Students who concentrate on courses related to math, science, engineering and technology will have the widest array of job options upon graduation, says a top observer of corporate hiring.
John Challenger, chief executive officer of outplacement firm Challenger, Gray & Christmas, believes it’s OK for students to begin college looking for an interesting career, but their search should to be rooted in the reality of what jobs will be available when they graduate.
“Many freshmen have no idea what career path they want to pursue,” he says. Instead, they rely on “a mix of courses in the first year to help point them in the right direction.” While there’s “absolutely” nothing wrong with that, he advises that it’s best to understand where job growth is expected to remain strong so that you can make the best decisions about your course selections as you move forward.
Hot Jobs 2018-2025
Challenger says these fields are among those that will experience strong hiring gains during the time today’s college students will hit the market:
- Mobile and Wireless: “This is a big area of growth within IT,” Challenger says.
- Medical Information Systems and IT: “Is positioned for extraordinary growth over the lifetimes of people coming out now and there are many areas to go into.”
- Big Data: “Healthcare, corporations, government agencies, etc., are all collecting massive amounts of information. The demand will be for people who can organize, manage and make sense of all this data.”

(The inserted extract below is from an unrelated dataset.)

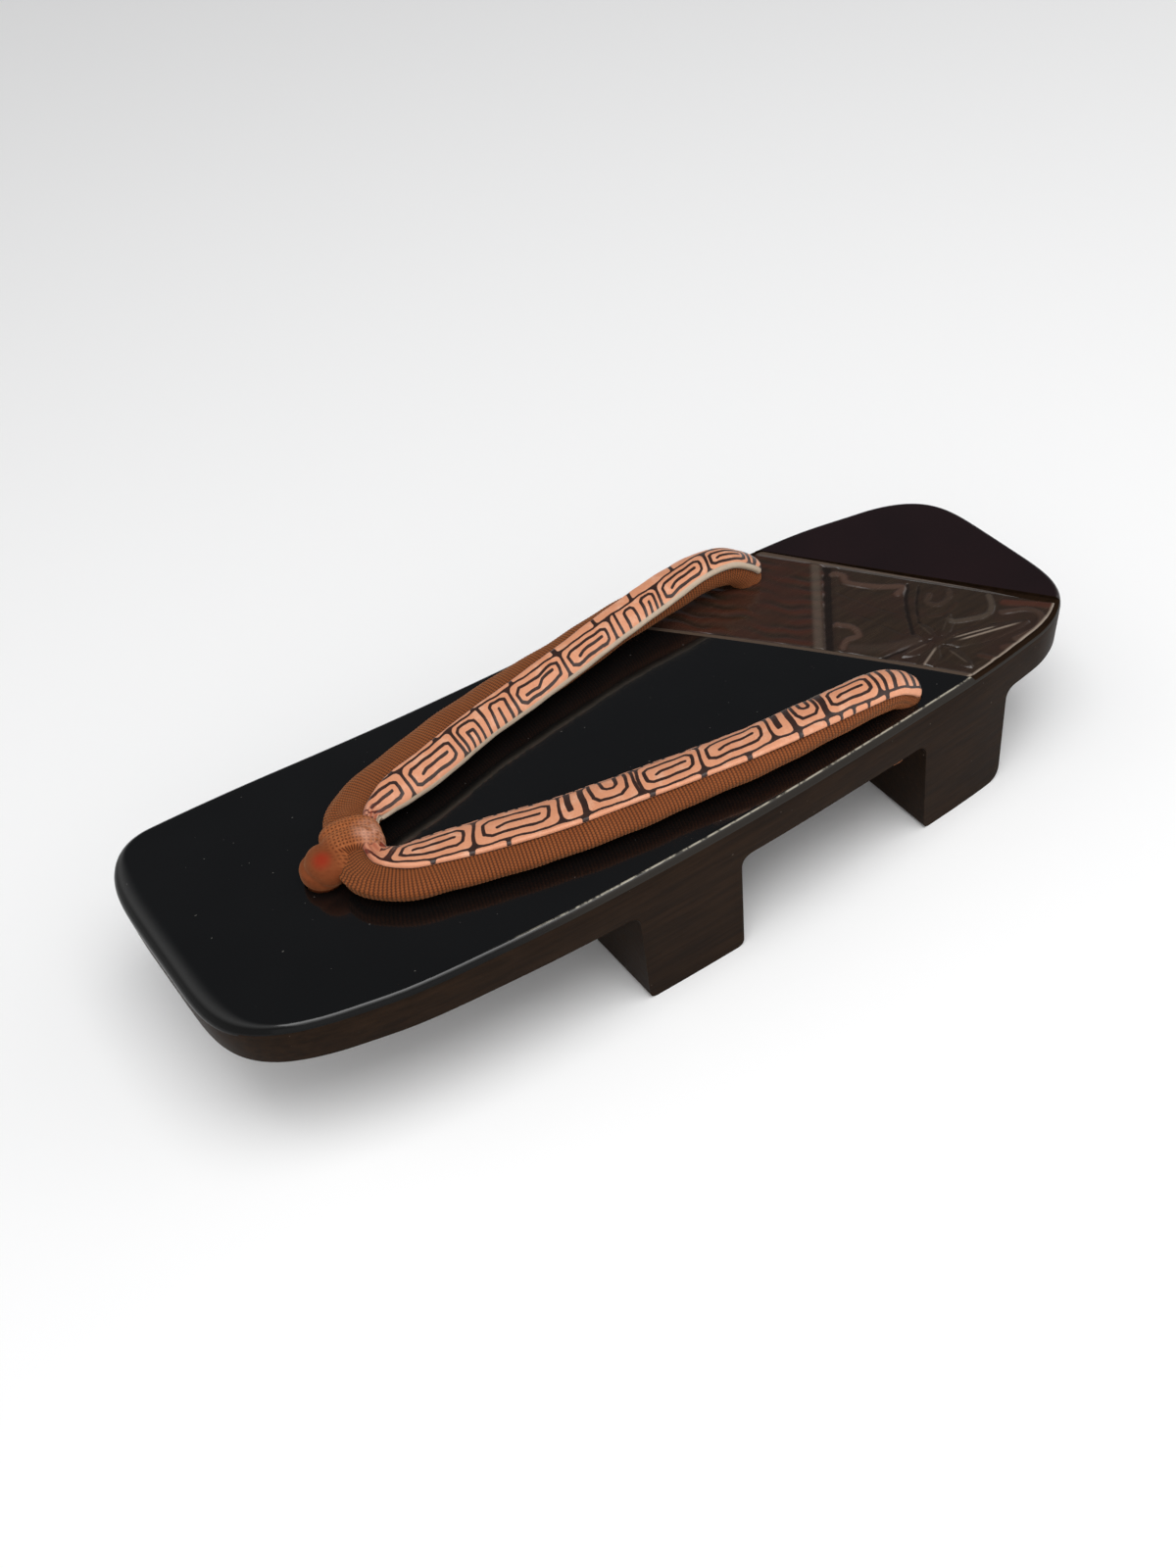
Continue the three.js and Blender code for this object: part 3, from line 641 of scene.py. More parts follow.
def carvedWood():
    # Dark brown lacquer over knife-cut wood: satin, paler on the borders and the worn crests, reddish in
    # places, with painted shade nearly black in the low cuts
    material, tree, shader = newMaterial("carvedWood")
    where = node(tree, "ShaderNodeTexCoord", out="Object")
    pale, red, deep, rim = (node(tree, "ShaderNodeAttribute", out="Fac", attribute_name=name)
                            for name in ("pale", "red", "deep", "rim"))
    drawn = node(tree, "ShaderNodeMapping", {0: where, 3: (1.0, 0.1, 1.0)})
    grain = node(tree, "ShaderNodeTexNoise",
                 {"Vector": drawn, "Scale": perMm(bandFinish["grain"]), "Detail": 4.0, "Roughness": 0.6})
    cloud = node(tree, "ShaderNodeTexNoise",
                 {"Vector": where, "Scale": perMm(bandFinish["cloud"]), "Detail": 2.5, "Roughness": 0.55})
    tone = node(tree, "ShaderNodeMapRange", {0: grain, 1: 0.2, 2: 0.8}, **smooth)
    color = node(tree, "ShaderNodeMix",
                 {0: tone, 6: srgb(bandFinish["dark"]), 7: srgb(bandFinish["light"])},
                 2, **colors)
    # The last layer is painted shade, nearly black where the carving is lowest
    layers = (("patch", node(tree, "ShaderNodeMapRange", {0: cloud, 1: 0.4, 2: 0.65, 4: 0.4}, **smooth)),
              ("red", node(tree, "ShaderNodeMath", {0: red, 1: 0.8}, **times)),
              ("border", node(tree, "ShaderNodeMapRange", {0: rim, 1: 2.0, 2: 1.6, 4: 0.85}, **smooth)),
              ("worn", node(tree, "ShaderNodeMapRange", {0: pale, 1: 0.0, 2: 1.0}, **smooth)),
              ("deep", node(tree, "ShaderNodeMath", {0: deep, 1: 0.75}, **times)))
    for name, share in layers:
        color = node(tree, "ShaderNodeMix", {0: share, 6: color, 7: srgb(bandFinish[name])}, 2, **colors)
    rough = node(tree, "ShaderNodeMath", {0: grain, 1: 0.12, 2: 0.2}, **timesPlus)
    bordered = node(tree, "ShaderNodeMapRange", {0: rim, 1: 2.2, 2: 1.8, 4: 0.25}, **smooth)
    rough = node(tree, "ShaderNodeMath", {0: bordered, 1: rough}, operation="ADD")
    normal = node(tree, "ShaderNodeBump", {"Height": grain, "Distance": 0.02 * mm, "Strength": 1.0})
    connect(tree, shader, color=color, roughness=rough, normal=normal, specular=0.45, coat=0.2,
            coatRoughness=0.12)
    return material


def makeBand():
    across, along = band["cells"]
    u, v = np.meshgrid(np.linspace(0, 1, across), np.linspace(0, 1, along))
    x = (u * 2 - 1) * halfWidth * 0.9
    for _ in range(6):  # its ends follow the board, whose width depends on the place
        front = bandFront(x) + band["sideGap"]
        rear = bandRear(x) - band["sideGap"]
        y = front + (rear - front) * v
        medial = np.vectorize(lambda b: boardEdge("medial", b))(y[:, 0])
        lateral = np.vectorize(heelLimit)(y[:, -1])
        inset = board["arris"] + 0.1
        x = -(medial[:, None] - inset) * (1 - u) + (lateral[:, None] - inset) * u
    height, pale, red = bandRelief(x, y)
    rim = np.minimum(y - bandFront(x), bandRear(x) - y)
    edge = smoothstep(band["border"], band["border"] + 0.5, rim)
    height = np.clip(height, band["lowest"], band["highest"]) * edge + band["borderHeight"] * (1 - edge)
    pale, red = pale * edge, red * edge
    groove = np.exp(-((rim - band["border"] - 0.4) / band["grooveWidth"]) ** 2)
    height = np.clip(height - band["grooveDepth"] * groove, 0.05, band["highest"])
    pale = np.maximum(pale, 1 - smoothstep(0.2, 0.9, (1 - u) * 2 * halfWidth))
    side = np.minimum(u, 1 - u) * 2 * halfWidth
    height = np.where(side < 0.5, np.minimum(height, 0.5), height)
    floorZ = top - band["depth"] + 0.01
    upper = np.stack([x, y, floorZ + height], axis=2).reshape(-1, 3)
    faces = gridFaces(along, across)
    rimIndex = (list(range(across)) + [r * across + across - 1 for r in range(1, along)]
                 + [(along - 1) * across + c for c in range(across - 2, -1, -1)]
                 + [r * across for r in range(along - 2, 0, -1)])
    lower = upper[rimIndex].copy()
    lower[:, 2] = floorZ
    start = len(upper)
    count = len(rimIndex)
    for i in range(count):
        j = (i + 1) % count
        faces.append((rimIndex[j], rimIndex[i], start + i, start + j))
    faces.append(tuple(start + i for i in range(count - 1, -1, -1)))
    piece = newObject("carvedBand", np.concatenate([upper, lower]), faces)
    pointAttribute(piece, "pale", np.concatenate([pale.ravel(), np.zeros(count)]))
    # Painted shade: darkest where the relief is lowest
    deep = smoothstep(0.2, 0.04, height) * edge
    pointAttribute(piece, "deep", np.concatenate([deep.ravel(), np.zeros(count)]))
    pointAttribute(piece, "red", np.concatenate([red.ravel(), np.zeros(count)]))
    pointAttribute(piece, "rim", np.concatenate([rim.ravel(), np.zeros(count)]))
    piece.data.materials.append(carvedWood())
    return piece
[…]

- R&D: “Technological developments are accelerating the pace of change and significant breakthroughs in all types of fields, from renewable energy to health care, from transportation to home construction,” Challenger said.

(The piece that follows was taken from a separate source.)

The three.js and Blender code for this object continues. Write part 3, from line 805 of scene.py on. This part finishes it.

- R&D II: Those schooled in biology, chemistry, math, engineering, design, computer technology, etc., are going to be rewarded with ample job opportunities here.
- Human Factors Engineers and Ergonomists: “While these types of jobs need a catchier name, the demand will continue to grow. Where we work, how we work, and when we work have all changed dramatically over the past decade. These will continue to evolve going forward,” Challenger predicts.

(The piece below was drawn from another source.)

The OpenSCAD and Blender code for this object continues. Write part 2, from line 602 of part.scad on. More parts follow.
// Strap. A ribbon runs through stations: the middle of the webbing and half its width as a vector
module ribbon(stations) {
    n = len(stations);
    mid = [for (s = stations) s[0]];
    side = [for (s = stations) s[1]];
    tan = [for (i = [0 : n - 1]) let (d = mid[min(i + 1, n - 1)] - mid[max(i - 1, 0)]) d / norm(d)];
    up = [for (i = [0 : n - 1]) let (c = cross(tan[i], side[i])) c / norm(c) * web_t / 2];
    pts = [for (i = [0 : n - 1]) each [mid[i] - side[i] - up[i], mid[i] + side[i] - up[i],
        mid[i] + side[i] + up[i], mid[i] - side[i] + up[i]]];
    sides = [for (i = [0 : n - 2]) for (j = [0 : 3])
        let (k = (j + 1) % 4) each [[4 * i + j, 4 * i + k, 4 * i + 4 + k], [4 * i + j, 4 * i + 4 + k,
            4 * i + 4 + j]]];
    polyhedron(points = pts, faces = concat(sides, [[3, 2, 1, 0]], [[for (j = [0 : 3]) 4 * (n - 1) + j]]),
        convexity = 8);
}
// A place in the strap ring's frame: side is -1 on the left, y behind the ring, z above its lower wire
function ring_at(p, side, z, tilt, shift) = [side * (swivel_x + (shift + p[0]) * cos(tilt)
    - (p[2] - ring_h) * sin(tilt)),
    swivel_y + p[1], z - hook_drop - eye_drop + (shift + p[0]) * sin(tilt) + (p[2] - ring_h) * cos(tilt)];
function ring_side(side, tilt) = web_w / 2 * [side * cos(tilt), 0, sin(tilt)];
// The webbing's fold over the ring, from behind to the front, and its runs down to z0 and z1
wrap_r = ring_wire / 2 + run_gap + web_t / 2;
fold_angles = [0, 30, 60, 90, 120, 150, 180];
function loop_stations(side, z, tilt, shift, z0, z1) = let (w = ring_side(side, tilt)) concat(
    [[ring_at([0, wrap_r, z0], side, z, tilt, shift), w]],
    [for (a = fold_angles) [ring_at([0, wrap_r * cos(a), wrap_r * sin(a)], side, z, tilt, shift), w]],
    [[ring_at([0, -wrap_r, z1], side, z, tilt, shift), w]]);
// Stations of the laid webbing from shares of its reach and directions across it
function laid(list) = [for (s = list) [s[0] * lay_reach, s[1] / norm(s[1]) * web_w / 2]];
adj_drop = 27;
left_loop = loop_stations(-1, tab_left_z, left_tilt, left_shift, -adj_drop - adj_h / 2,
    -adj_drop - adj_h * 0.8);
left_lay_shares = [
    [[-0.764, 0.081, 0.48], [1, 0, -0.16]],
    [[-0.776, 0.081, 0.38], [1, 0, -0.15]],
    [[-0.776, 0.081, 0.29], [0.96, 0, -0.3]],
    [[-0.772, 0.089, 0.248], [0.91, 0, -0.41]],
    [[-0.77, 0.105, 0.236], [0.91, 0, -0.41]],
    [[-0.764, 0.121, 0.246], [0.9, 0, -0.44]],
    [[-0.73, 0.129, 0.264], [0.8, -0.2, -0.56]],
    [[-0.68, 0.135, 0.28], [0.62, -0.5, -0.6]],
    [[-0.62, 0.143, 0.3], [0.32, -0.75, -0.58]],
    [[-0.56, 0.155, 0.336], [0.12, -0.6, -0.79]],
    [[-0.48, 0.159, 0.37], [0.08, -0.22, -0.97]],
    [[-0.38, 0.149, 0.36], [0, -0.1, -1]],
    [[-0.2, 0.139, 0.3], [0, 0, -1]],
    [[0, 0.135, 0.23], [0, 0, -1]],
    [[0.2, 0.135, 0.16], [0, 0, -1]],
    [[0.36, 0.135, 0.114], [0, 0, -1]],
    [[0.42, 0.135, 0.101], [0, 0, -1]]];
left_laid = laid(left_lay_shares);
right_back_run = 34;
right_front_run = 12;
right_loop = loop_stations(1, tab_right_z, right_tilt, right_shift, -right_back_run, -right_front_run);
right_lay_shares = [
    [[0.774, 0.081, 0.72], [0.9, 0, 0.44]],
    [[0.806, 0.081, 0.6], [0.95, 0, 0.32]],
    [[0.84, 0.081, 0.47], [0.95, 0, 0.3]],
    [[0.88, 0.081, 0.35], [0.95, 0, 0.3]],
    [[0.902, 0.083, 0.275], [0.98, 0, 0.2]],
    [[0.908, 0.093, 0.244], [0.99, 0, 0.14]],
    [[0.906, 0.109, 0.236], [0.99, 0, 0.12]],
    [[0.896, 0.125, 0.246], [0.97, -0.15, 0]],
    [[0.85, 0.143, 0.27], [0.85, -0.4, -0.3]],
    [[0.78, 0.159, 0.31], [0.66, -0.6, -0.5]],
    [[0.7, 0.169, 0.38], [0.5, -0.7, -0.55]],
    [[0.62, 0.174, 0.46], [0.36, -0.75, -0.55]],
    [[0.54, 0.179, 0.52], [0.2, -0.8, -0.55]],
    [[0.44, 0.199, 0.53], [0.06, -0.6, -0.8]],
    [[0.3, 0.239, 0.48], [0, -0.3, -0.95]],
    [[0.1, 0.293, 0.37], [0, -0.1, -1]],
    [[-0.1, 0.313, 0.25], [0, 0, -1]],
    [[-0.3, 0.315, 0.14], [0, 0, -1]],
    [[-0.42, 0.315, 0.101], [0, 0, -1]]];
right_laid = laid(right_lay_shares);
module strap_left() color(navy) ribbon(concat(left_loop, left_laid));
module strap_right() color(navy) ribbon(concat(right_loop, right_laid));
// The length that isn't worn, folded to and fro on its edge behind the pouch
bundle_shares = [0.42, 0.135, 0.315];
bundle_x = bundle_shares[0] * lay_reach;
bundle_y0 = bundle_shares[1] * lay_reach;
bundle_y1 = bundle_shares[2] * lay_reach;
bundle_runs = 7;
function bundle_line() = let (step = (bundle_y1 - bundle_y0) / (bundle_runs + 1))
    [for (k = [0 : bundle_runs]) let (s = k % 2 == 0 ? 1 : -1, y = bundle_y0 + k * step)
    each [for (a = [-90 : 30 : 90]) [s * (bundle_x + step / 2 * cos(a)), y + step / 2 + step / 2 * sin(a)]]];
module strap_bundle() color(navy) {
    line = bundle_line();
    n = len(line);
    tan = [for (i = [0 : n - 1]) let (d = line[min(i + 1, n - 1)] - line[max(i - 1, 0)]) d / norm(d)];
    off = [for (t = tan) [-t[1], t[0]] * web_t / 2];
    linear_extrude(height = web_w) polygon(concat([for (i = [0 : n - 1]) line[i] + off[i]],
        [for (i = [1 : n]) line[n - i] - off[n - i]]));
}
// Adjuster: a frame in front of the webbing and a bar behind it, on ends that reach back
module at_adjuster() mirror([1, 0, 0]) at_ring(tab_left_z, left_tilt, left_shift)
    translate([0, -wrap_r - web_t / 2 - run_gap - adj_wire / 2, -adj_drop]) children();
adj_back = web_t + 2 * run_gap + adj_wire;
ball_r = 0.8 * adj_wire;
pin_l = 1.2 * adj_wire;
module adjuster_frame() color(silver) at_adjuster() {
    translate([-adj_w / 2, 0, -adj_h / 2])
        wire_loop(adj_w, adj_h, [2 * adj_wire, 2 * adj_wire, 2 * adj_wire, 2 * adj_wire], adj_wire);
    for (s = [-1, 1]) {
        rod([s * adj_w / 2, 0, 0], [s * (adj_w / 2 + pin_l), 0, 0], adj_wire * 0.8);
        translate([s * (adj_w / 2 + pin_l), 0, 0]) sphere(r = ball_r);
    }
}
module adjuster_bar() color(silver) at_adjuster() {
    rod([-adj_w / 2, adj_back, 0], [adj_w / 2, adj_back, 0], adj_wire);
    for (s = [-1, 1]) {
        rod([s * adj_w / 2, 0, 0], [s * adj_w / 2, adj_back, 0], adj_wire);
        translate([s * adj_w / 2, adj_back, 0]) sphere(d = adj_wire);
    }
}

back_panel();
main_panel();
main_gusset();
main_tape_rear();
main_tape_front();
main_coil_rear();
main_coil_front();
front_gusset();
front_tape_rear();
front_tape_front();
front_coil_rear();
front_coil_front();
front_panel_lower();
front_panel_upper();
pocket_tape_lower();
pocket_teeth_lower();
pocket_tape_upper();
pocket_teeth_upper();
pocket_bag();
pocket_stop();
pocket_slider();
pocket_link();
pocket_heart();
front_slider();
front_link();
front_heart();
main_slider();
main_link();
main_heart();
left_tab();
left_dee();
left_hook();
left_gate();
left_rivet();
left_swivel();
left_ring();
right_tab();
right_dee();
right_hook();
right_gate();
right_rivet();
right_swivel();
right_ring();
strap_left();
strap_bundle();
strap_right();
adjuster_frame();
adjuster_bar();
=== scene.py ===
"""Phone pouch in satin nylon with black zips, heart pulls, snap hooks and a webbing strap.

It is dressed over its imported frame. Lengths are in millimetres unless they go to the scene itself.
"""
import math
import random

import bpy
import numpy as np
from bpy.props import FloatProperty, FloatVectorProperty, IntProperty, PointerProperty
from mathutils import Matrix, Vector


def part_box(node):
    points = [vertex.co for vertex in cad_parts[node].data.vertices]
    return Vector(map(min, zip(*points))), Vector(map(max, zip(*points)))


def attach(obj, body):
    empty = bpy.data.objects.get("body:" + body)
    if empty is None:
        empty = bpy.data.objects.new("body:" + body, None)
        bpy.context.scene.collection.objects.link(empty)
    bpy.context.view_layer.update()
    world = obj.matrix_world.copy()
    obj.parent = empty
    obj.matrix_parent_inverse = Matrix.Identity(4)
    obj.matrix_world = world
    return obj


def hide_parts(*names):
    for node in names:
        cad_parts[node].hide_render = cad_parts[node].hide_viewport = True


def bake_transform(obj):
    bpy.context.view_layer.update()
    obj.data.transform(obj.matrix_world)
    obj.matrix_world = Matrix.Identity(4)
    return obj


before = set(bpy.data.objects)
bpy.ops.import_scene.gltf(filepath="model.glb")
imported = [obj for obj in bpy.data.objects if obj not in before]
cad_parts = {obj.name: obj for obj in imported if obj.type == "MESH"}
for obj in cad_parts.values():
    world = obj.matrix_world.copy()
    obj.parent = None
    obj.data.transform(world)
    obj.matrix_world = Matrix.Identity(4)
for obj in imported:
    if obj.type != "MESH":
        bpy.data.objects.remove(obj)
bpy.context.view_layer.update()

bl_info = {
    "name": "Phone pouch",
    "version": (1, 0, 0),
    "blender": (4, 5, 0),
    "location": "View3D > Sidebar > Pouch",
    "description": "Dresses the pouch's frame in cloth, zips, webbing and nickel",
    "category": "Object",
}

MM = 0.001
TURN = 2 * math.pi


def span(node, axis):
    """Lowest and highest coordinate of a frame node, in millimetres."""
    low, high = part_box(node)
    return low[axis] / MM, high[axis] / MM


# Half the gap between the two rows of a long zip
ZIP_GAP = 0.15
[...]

“So, we will need people who specialize in maximizing efficiency, health, cost, quality, etc.,” he sums up. “We have companies now where more than half of the employees work from home. How do you make sure everyone is on the same page and moving in the right direction? Yahoo couldn’t do it, so the company ended its work-at-home option.”
Challenger said companies need strategies for managing such a workforce and trained people who will do it. “These workers will have varied education backgrounds, including psychology, engineering and technology, design, sociology, administration and management.”
Start Broad, Then Narrow… But Not Too Much
“You want to find an area that fits you, that you enjoy, where you can keep growing and not become stagnant,” Challenger observes to students. “The broader the category at the beginning of a career the more room you have to explore different areas.”
But remember: Not all choices are created equal. “You don’t want to get caught being a specialist in an area that becomes obsolete,” Challenger points out. “You don’t want to be the expert in a programming language that is on its way out, or be so specialized that you can’t find jobs in the geographic area where you want to work.”